▶ _WORK TO DO_
Repeat, please, only the lines from the top of the data down to the line with "# Materials"; include both of those lines.

** begin **

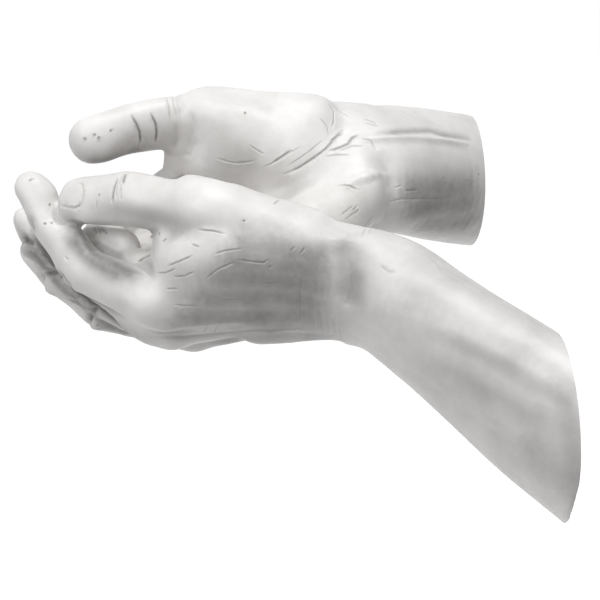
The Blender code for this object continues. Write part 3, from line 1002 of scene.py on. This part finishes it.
def chosenLines(tree, group, fine):
    # All lines of the photograph and of the bones, either the fine ones or the broad ones
    lines = seenLines(tree, group)
    for bones in hands:
        lines += boneLines(tree, bones, bones is hands[0])
    return [pair for pair in lines if (pair[1]["width"] <= fineSkin["width"]) == fine]


evenOut(skin)
carve(skin, chosenLines(BVHTree.FromBMesh(skin), {**strokes, **paintedShadeAndWash}, False))
cavities(skin)
fine = chosenLines(BVHTree.FromBMesh(skin), {**strokes, **pits}, True)
spots = np.concatenate([hits[:, :3] for hits, _ in fine if len(hits)])
for reach in fineSkin["reaches"]:
    splitNear(skin, spots, reach)
carve(skin, fine)
print("carved", len(fine), "fine lines,", len(skin.faces), "faces")


# The back is cut flat where it meets the wall

wallCut = {
    "beyond": 60,  # how far the skin may still reach behind the wall before it is cut
}


def cutAtWall(body):
    # Trims everything behind the wall plane and closes the cut
    geometry = body.verts[:] + body.edges[:] + body.faces[:]
    cut = bmesh.ops.bisect_plane(
        body, geom=geometry, plane_co=(0, 0, 0), plane_no=(0, 1, 0), clear_outer=True)
    edges = [part for part in cut["geom_cut"] if isinstance(part, bmesh.types.BMEdge)]
    bmesh.ops.triangle_fill(body, edges=edges, use_beauty=True)


low, high = (np.array(corner) / mm for corner in cadBox)
putPlaces(skin, np.clip(allPlaces(skin), low, high + (0, wallCut["beyond"], 0)))
cutAtWall(skin)
bmesh.ops.scale(skin, vec=(mm, mm, mm), verts=skin.verts)
bmesh.ops.recalc_face_normals(skin, faces=skin.faces)
casting = addObject("handsCasting", meshOf("handsCasting", skin))
casting.data.shade_smooth()
triangles = sum(len(face.vertices) - 2 for face in casting.data.polygons)
print("casting finished", triangles, "triangles")


# Materials

def newMaterial(name):
    material = bpy.data.materials.new(name)
    material.use_nodes = True
    tree = material.node_tree
    tree.nodes.clear()
    return material, tree


def noise(tree, spots, size, detail, roughness):
    # The size of its patches is in millimetres
    return addNode(tree, "ShaderNodeTexNoise", links={
        "Vector": spots, "Scale": 1 / (size * mm), "Detail": detail, "Roughness": roughness}).outputs["Fac"]


def ranged(tree, value, fromLow, fromHigh, toLow, toHigh):
    return addNode(tree, "ShaderNodeMapRange", links={
        "Value": value, "From Min": fromLow, "From Max": fromHigh,
        "To Min": toLow, "To Max": toHigh}).outputs["Result"]


def combined(tree, operation, a, b, clamp=False):
    settings = {"operation": operation, "use_clamp": clamp}
    return addNode(tree, "ShaderNodeMath", settings, {0: a, 1: b}).outputs[0]


def mixed(tree, share, a, b):
    return addNode(tree, "ShaderNodeMix", {"data_type": "RGBA"}, {"Factor": share, 6: a, 7: b}).outputs[2]


def bumped(tree, height, strength, distance, below=None):
    # The distance is in millimetres
    links = {"Height": height, "Strength": strength, "Distance": distance * mm}
    if below is not None:
        links["Normal"] = below
    return addNode(tree, "ShaderNodeBump", links=links).outputs["Normal"]


def shaded(tree, links):
    shader = addNode(tree, "ShaderNodeBsdfPrincipled", links=links)
    addNode(tree, "ShaderNodeOutputMaterial", links={"Surface": shader.outputs["BSDF"]})


stone = {
    "bare": "#EFEEED",
    "warm": "#EAE7E4",
    # grey of the wash, also used as painted shade
    "washAndPaintedShade": "#6F6D6B",
    # noises: size in millimetres, detail, roughness
    "mottle": (30, 4, 0.6),
    "brush": (3.5, 5, 0.65),
    "grain": (0.7, 3, 0.6),
    # ranges: from low and high, to low and high
    "hollows": (0.12, 0.9, 0, 0.45),
    "patches": (0.38, 0.7, 0, 0.2),
    "streaks": (0.3, 0.75, 0.92, 1.08),
    "roughness": (0.3, 0.7, 0.36, 0.52),
    # bumps: strength, distance in millimetres
    "grainBump": (0.12, 0.2),
    "brushBump": (0.2, 0.5),
}


def castStone():
    # Stone-filled resin cast in a mould, painted with thin grey and wiped, so that grey stays in the hollows.
    # The same grey colour also paints the shade on the sides, and between the fingers, where they lie in
    # shadow.
    material, tree = newMaterial("castStone")
    spots = addNode(tree, "ShaderNodeTexCoord").outputs["Object"]
    mottle, brush, grain = [noise(tree, spots, *stone[name]) for name in ("mottle", "brush", "grain")]
    # the laid grey: wash along the creases and painted shade on the shaded sides, while the hollows hold wash
    washAndPaintedShade, cavity = [
        addNode(tree, "ShaderNodeAttribute", {"attribute_name": name}).outputs["Fac"]
        for name in ("washAndPaintedShade", "cavity")]
    laid = combined(tree, "MAXIMUM", washAndPaintedShade, ranged(tree, cavity, *stone["hollows"]))
    uneven = combined(tree, "MULTIPLY", laid, ranged(tree, brush, *stone["streaks"]))
    total = combined(tree, "ADD", uneven, ranged(tree, mottle, *stone["patches"]), clamp=True)
    ground = mixed(tree, mottle, linearColour(stone["bare"]), linearColour(stone["warm"]))
    shaded(tree, {
        "Base Color": mixed(tree, total, ground, linearColour(stone["washAndPaintedShade"])),
        "Roughness": ranged(tree, brush, *stone["roughness"]),
        "Normal": bumped(tree, brush, *stone["brushBump"], bumped(tree, grain, *stone["grainBump"])),
    })
    return material


# Hanger recesses and screw holes, where the CAD has them

hangerSpots = {
    "centres": ((117, -46.6), (-89.5, -22.7)),
    "recess": (50, 3.4, 19),
    "drop": 2,  # the recess reaches further down than up, for the nail's head
    "screwReach": 18.5,
    "holeRadius": 1.5,
    "holeDepth": 14.4,
    "holeSides": 24,
    "sharpAngle": 35,
    "slack": 1,
}


def pocketCutters():
    # A block for each recess with two rods for its screws, as meshes that meet nothing else
    cutters = []
    wide, deep, tall = hangerSpots["recess"]
    for x, z in hangerSpots["centres"]:
        block = bmesh.new()
        place = Matrix.Translation((x * mm, 0, (z - hangerSpots["drop"]) * mm))
        size = Matrix.Diagonal((wide * mm, 2 * deep * mm, tall * mm, 1))
        bmesh.ops.create_cube(block, size=1, matrix=place @ size)
        cutters.append(block)
        for side in (-1, 1):
            rod = bmesh.new()
            depth = hangerSpots["holeDepth"]
            place = Matrix.Translation(((x + side * hangerSpots["screwReach"]) * mm, -depth / 2 * mm, z * mm))
            radius = hangerSpots["holeRadius"] * mm
            bmesh.ops.create_cone(
                rod, cap_ends=True, segments=hangerSpots["holeSides"], radius1=radius, radius2=radius,
                depth=depth * mm, matrix=place @ Matrix.Rotation(math.radians(90), 4, "X"))
            cutters.append(rod)
    return cutters


def cutPockets(item):
    for body in pocketCutters():
        cutter = addObject("cutter", meshOf("cutter", body))
        modifier = item.modifiers.new("pocket", "BOOLEAN")
        modifier.operation = "DIFFERENCE"
        modifier.solver = "EXACT"
        modifier.object = cutter
        old, item.data = item.data, evaluatedMesh(item)
        item.modifiers.clear()
        bpy.data.meshes.remove(old)
        bpy.data.objects.remove(cutter)


def sharpenBack(mesh):
    # The sawn back and its recesses have crisp edges, the modelled skin hasn't
    body = bmesh.new()
    body.from_mesh(mesh)
    reach = (hangerSpots["holeDepth"] + hangerSpots["slack"]) * mm
    for edge in body.edges:
        behind = min(vert.co.y for vert in edge.verts) > -reach
        if behind and edge.calc_face_angle(0) > math.radians(hangerSpots["sharpAngle"]):
            edge.smooth = False
    body.to_mesh(mesh)
    body.free()


cutPockets(casting)
sharpenBack(casting.data)
print("pockets cut", len(casting.data.polygons), "faces")
casting.data.materials.append(castStone())
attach(casting, "root")
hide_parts("cupped_hands")


steel = {
    "light": "#B9BBBD",
    "dark": "#8E9092",
    "spangle": 2.5,
    "haze": (4, 4, 0.6),
    "roughness": (0, 0.8, 0.26, 0.42),
    "hazeBump": (0.1, 0.05),
}


def platedSteel():
    # Mild steel strip and screws, pressed or turned and then barrel plated with bright zinc
    material, tree = newMaterial("platedSteel")
    spots = addNode(tree, "ShaderNodeTexCoord").outputs["Object"]
    spangle = addNode(tree, "ShaderNodeTexVoronoi", links={
        "Vector": spots, "Scale": 1 / (steel["spangle"] * mm)}).outputs["Distance"]
    haze = noise(tree, spots, *steel["haze"])
    shaded(tree, {
        "Base Color": mixed(tree, haze, linearColour(steel["dark"]), linearColour(steel["light"])),
        "Metallic": 1,
        "Roughness": ranged(tree, spangle, *steel["roughness"]),
        "Normal": bumped(tree, haze, *steel["hazeBump"]),
    })
    return material


zinc = platedSteel()
for name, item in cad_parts.items():
    if "hanger" in name:
        for slot in item.material_slots:
            slot.material = zinc


# The room: a white floor well below the wall piece, and soft light from above and from the left

room = {
    "floorDrop": 0.9,
    "floorSize": 8,
    "floorLift": 0.75,
    "background": "#FFFFFF",
    "world": 0.18,
    "lamps": {
        "top": {"from": (0, 0.15, 1.6), "size": 0.9, "watts": 17},
        "left": {"from": (0.85, -0.95, 1.15), "size": 0.9, "watts": 13},
    },
}


def seenWhite(tree):
    # 1 for rays from the camera, also by way of metal and glass, else 0
    path = addNode(tree, "ShaderNodeLightPath")
    seen = combined(tree, "MAXIMUM", path.outputs["Is Camera Ray"], path.outputs["Is Glossy Ray"])
    return combined(tree, "MAXIMUM", seen, path.outputs["Is Transmission Ray"])


def addFloor():
    body = bmesh.new()
    bmesh.ops.create_grid(body, x_segments=1, y_segments=1, size=room["floorSize"] / 2)
    bmesh.ops.translate(body, vec=(0, 0, -room["floorDrop"]), verts=body.verts)
    # Matt paint that takes the object's shadow, and the rest of the way to white as seen by the camera
    material, tree = newMaterial("paleFloor")
    white = linearColour(room["background"])
    matt = addNode(tree, "ShaderNodeBsdfDiffuse", links={"Color": white}).outputs[0]
    lift = combined(tree, "MULTIPLY", seenWhite(tree), room["floorLift"])
    glow = addNode(tree, "ShaderNodeEmission", links={"Color": white, "Strength": lift}).outputs[0]
    both = addNode(tree, "ShaderNodeAddShader", links={0: matt, 1: glow})
    addNode(tree, "ShaderNodeOutputMaterial", links={"Surface": both.outputs[0]})
    floor = addObject("floor", meshOf("floor", body))
    floor.data.materials.append(material)


def addWorld():
    world = bpy.data.worlds.new("studio")
    bpy.context.scene.world = world
    world.use_nodes = True
    tree = world.node_tree
    tree.nodes.clear()
    white = linearColour(room["background"])
    soft, full = [
        addNode(tree, "ShaderNodeBackground", links={"Color": white, "Strength": strength}).outputs[0]
        for strength in (room["world"], 1)]
    mix = addNode(tree, "ShaderNodeMixShader", links={0: seenWhite(tree), 1: soft, 2: full})
    addNode(tree, "ShaderNodeOutputWorld", links={"Surface": mix.outputs[0]})


def addLamp(name, lamp):
    data = bpy.data.lights.new(name, "AREA")
    data.size = lamp["size"]
    data.energy = lamp["watts"]
    item = addObject(name, data)
    item.location = lamp["from"]
    aim = Vector(photoView["target"]) * mm - item.location
    item.rotation_euler = aim.to_track_quat("-Z", "Y").to_euler()


addFloor()
addWorld()
for name, lamp in room["lamps"].items():
    addLamp(name, lamp)
bpy.context.scene.view_settings.view_transform = "Standard"
print("room lit")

** end **

▶ _RESULT OF THE EXERCISE_
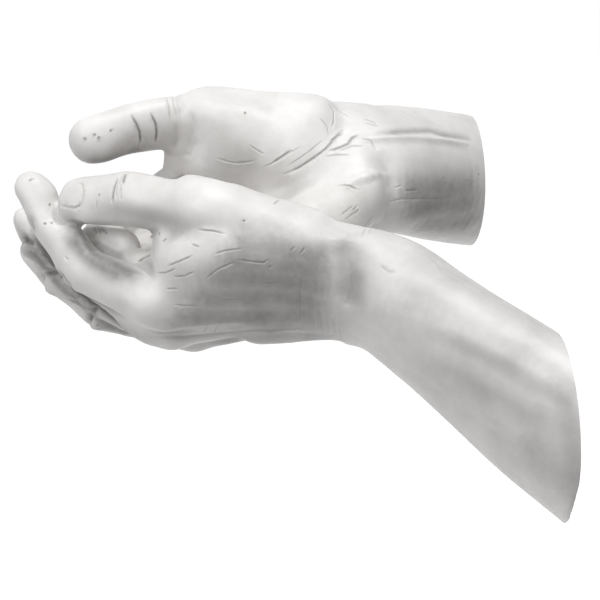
The Blender code for this object continues. Write part 3, from line 1002 of scene.py on. This part finishes it.
def chosenLines(tree, group, fine):
    # All lines of the photograph and of the bones, either the fine ones or the broad ones
    lines = seenLines(tree, group)
    for bones in hands:
        lines += boneLines(tree, bones, bones is hands[0])
    return [pair for pair in lines if (pair[1]["width"] <= fineSkin["width"]) == fine]


evenOut(skin)
carve(skin, chosenLines(BVHTree.FromBMesh(skin), {**strokes, **paintedShadeAndWash}, False))
cavities(skin)
fine = chosenLines(BVHTree.FromBMesh(skin), {**strokes, **pits}, True)
spots = np.concatenate([hits[:, :3] for hits, _ in fine if len(hits)])
for reach in fineSkin["reaches"]:
    splitNear(skin, spots, reach)
carve(skin, fine)
print("carved", len(fine), "fine lines,", len(skin.faces), "faces")


# The back is cut flat where it meets the wall

wallCut = {
    "beyond": 60,  # how far the skin may still reach behind the wall before it is cut
}


def cutAtWall(body):
    # Trims everything behind the wall plane and closes the cut
    geometry = body.verts[:] + body.edges[:] + body.faces[:]
    cut = bmesh.ops.bisect_plane(
        body, geom=geometry, plane_co=(0, 0, 0), plane_no=(0, 1, 0), clear_outer=True)
    edges = [part for part in cut["geom_cut"] if isinstance(part, bmesh.types.BMEdge)]
    bmesh.ops.triangle_fill(body, edges=edges, use_beauty=True)


low, high = (np.array(corner) / mm for corner in cadBox)
putPlaces(skin, np.clip(allPlaces(skin), low, high + (0, wallCut["beyond"], 0)))
cutAtWall(skin)
bmesh.ops.scale(skin, vec=(mm, mm, mm), verts=skin.verts)
bmesh.ops.recalc_face_normals(skin, faces=skin.faces)
casting = addObject("handsCasting", meshOf("handsCasting", skin))
casting.data.shade_smooth()
triangles = sum(len(face.vertices) - 2 for face in casting.data.polygons)
print("casting finished", triangles, "triangles")


# Materials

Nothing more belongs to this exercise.